The project ENSURE will apply the concept of CIB-based context scenarios at aiming

  • to support the stakeholder involvement for developing so-called storylines, which will constitute the frames of the model-based scenarios, and by this
  • to support the development of model-based scenarios.

The CIB method seems to be very suitable to systemize and canalize the perspectives and aims of different stakeholders. The method requires that the involved stakeholder have to reach an agreement on a small set of interdependencies between the descriptors. Furthermore, the calculated context scenarios could reveal also un-intended side-impacts of specific perspectives or aims, which are not catched by energy system models.This could lead to an adjustment of original concepts regarding the energy transition.

The project ENSURE is one of the four so-called Kopernikus projects which are funded by the German Research Ministry to enhance the German energy transition process [ The focus of ENSURE is on developing an innovative grid structure for a world with a share of renewables at 80-90%. The innovative grid structure shall not only be techno-economically sound but should also consider societal preferences and environmental concerns.

Conclusions

CIB-based context scenarios could help to gain a better understanding of energy transition processes, but also to help to systemize societal discussions on the “right way” to a transformed energy system.

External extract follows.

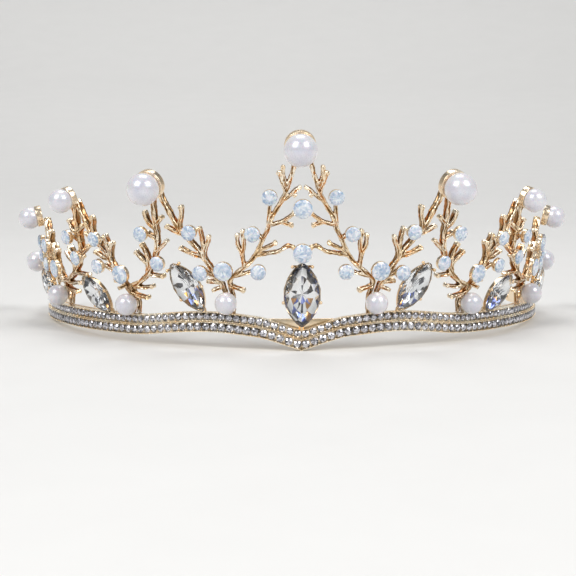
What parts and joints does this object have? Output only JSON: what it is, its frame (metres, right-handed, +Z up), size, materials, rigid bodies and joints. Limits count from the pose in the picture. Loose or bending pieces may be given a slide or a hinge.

However, since currently no experience existsts whether the second aim can be achieved, the project ENSURE enters here new ground.

At the end it should be noted, that there is on-going research to link context scenarios to model-based energy scenarios [s. e.g. Vögele et al.].

References

Vögele, S. et al. Building scenarios on energy consumption of private households in Germany using a multi-level Cross-Impact Balance approach. Energy [in print].

Weimer-Jehle W. Cross-impact balances: A system-theoretical approach to cross-impact analysis. Technological Forecasting and Social Change 73(2006):334-61.

Weimer-Jehle W. et al. Context scenarios and the construction of socio-technical energy scenarios. Energy 111(2016):956-970.